▶ _Brief_: In the entries that follow, find the word "parts" and report each line it is on.

▶ _Material to process_:

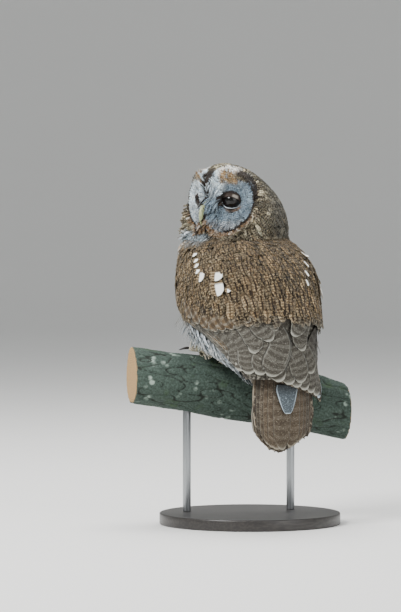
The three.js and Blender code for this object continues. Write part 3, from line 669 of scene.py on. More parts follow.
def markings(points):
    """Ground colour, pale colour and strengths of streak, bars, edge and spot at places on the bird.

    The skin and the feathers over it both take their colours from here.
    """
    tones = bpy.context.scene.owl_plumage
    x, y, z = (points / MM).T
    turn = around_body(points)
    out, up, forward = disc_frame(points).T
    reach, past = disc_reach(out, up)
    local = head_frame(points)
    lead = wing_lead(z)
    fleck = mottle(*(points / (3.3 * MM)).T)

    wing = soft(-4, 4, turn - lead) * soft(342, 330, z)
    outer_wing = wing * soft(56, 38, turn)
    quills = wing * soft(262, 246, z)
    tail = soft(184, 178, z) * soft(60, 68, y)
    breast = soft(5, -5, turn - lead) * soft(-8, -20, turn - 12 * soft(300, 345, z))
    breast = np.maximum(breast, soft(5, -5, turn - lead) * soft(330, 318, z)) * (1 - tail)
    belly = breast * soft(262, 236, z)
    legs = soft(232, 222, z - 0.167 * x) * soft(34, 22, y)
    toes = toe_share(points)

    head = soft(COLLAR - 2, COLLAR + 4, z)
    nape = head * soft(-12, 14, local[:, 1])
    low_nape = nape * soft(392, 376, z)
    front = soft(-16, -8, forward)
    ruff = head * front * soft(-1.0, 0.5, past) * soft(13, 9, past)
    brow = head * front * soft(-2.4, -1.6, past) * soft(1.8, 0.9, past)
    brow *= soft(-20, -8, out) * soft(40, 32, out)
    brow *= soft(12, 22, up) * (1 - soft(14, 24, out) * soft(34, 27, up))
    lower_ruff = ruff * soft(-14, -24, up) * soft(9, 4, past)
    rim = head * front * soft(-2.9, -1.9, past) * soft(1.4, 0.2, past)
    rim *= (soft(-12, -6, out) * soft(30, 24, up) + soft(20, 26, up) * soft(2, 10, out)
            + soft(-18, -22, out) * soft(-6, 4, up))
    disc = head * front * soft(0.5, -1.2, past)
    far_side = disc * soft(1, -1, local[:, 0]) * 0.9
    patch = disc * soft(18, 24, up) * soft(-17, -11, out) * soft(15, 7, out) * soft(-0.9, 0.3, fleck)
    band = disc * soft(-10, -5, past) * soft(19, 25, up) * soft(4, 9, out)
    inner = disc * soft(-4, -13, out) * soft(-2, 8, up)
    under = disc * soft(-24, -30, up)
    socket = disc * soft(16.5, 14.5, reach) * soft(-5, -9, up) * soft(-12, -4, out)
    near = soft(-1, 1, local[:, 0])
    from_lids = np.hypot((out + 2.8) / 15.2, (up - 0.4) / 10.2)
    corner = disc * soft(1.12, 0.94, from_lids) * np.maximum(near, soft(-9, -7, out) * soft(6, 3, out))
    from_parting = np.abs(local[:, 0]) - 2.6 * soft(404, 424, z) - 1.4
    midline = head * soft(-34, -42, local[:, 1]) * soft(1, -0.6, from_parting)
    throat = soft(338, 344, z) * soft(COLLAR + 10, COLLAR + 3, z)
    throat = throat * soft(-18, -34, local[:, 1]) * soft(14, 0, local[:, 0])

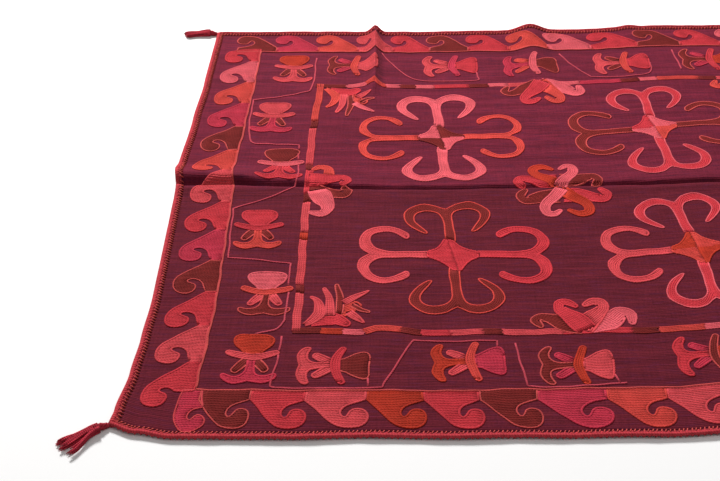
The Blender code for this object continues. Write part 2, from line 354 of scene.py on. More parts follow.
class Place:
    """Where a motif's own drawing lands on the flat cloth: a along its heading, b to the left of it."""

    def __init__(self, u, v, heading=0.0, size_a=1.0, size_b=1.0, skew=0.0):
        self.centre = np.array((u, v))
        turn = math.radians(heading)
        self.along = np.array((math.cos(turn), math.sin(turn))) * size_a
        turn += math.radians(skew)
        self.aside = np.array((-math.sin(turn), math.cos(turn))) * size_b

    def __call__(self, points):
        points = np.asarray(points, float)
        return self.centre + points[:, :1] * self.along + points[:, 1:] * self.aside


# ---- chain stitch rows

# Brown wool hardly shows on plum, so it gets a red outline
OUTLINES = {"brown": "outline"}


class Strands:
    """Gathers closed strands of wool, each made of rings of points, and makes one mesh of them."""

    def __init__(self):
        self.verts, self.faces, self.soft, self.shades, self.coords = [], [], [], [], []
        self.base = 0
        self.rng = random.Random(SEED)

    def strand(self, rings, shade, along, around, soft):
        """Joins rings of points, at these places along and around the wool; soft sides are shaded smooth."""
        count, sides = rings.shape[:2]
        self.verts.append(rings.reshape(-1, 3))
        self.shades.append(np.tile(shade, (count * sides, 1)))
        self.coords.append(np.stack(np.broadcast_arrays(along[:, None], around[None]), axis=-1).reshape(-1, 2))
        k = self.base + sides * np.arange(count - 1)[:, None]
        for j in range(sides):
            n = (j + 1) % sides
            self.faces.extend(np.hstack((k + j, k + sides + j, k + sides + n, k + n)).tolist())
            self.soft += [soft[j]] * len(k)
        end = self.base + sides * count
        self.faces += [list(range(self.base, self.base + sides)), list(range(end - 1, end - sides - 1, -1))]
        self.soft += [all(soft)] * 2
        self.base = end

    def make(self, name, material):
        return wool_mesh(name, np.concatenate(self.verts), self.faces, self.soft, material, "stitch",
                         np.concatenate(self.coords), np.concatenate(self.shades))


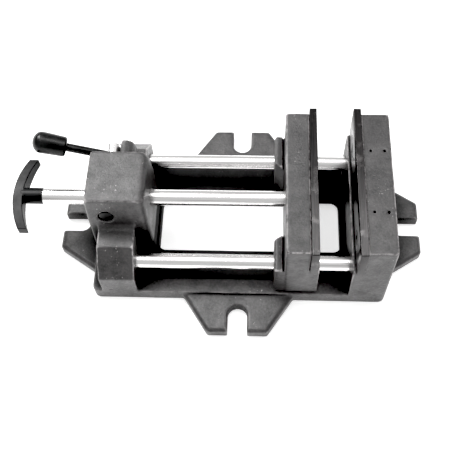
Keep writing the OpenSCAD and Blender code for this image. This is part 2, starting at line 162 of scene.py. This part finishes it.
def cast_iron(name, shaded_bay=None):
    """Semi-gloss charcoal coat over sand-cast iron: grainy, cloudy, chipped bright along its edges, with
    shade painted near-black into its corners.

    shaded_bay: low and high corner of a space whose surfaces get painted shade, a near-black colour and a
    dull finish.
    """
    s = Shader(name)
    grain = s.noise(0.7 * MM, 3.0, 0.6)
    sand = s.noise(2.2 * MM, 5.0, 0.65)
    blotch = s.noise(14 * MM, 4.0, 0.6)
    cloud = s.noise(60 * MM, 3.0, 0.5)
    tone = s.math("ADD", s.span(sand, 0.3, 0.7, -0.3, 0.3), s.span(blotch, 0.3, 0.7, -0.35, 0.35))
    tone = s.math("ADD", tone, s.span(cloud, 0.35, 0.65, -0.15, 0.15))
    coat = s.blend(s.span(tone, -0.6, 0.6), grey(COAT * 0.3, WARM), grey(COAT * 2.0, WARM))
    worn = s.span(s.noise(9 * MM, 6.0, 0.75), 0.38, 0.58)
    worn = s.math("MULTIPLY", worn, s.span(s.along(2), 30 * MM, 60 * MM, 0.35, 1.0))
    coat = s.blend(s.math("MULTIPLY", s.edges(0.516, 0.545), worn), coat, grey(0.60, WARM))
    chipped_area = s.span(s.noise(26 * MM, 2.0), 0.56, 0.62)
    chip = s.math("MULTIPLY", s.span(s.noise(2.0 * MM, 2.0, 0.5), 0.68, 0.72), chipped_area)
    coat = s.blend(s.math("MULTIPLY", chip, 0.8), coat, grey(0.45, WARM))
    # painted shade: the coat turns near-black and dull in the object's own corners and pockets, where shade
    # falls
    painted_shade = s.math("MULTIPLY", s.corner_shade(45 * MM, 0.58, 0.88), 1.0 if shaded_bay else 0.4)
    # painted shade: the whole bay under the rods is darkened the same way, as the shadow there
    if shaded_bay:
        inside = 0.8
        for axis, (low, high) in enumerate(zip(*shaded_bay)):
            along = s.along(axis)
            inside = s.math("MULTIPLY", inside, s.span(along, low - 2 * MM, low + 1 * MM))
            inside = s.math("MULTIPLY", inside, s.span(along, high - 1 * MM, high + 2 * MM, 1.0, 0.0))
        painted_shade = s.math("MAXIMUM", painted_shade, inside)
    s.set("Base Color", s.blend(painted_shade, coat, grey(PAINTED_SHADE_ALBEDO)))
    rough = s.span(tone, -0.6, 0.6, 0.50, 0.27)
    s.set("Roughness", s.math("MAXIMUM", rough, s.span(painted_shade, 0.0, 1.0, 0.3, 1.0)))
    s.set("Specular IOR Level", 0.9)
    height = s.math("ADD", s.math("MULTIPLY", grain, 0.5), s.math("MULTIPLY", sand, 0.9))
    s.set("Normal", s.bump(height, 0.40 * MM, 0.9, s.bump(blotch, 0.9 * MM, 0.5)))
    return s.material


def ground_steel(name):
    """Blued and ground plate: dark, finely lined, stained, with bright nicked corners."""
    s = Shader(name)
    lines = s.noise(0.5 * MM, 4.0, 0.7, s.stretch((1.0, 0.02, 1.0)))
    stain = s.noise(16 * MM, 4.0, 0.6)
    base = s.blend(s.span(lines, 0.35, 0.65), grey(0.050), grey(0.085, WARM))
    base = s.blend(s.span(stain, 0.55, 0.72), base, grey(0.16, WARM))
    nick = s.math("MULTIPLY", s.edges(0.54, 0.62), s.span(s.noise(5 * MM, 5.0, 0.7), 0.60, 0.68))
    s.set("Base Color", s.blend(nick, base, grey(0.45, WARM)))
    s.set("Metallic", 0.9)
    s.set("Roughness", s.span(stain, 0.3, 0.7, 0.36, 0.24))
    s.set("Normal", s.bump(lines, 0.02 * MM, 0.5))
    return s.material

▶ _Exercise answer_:
The three.js and Blender code for this object continues. Write part 3, from line 669 of scene.py on. More parts follow.
The Blender code for this object continues. Write part 2, from line 354 of scene.py on. More parts follow.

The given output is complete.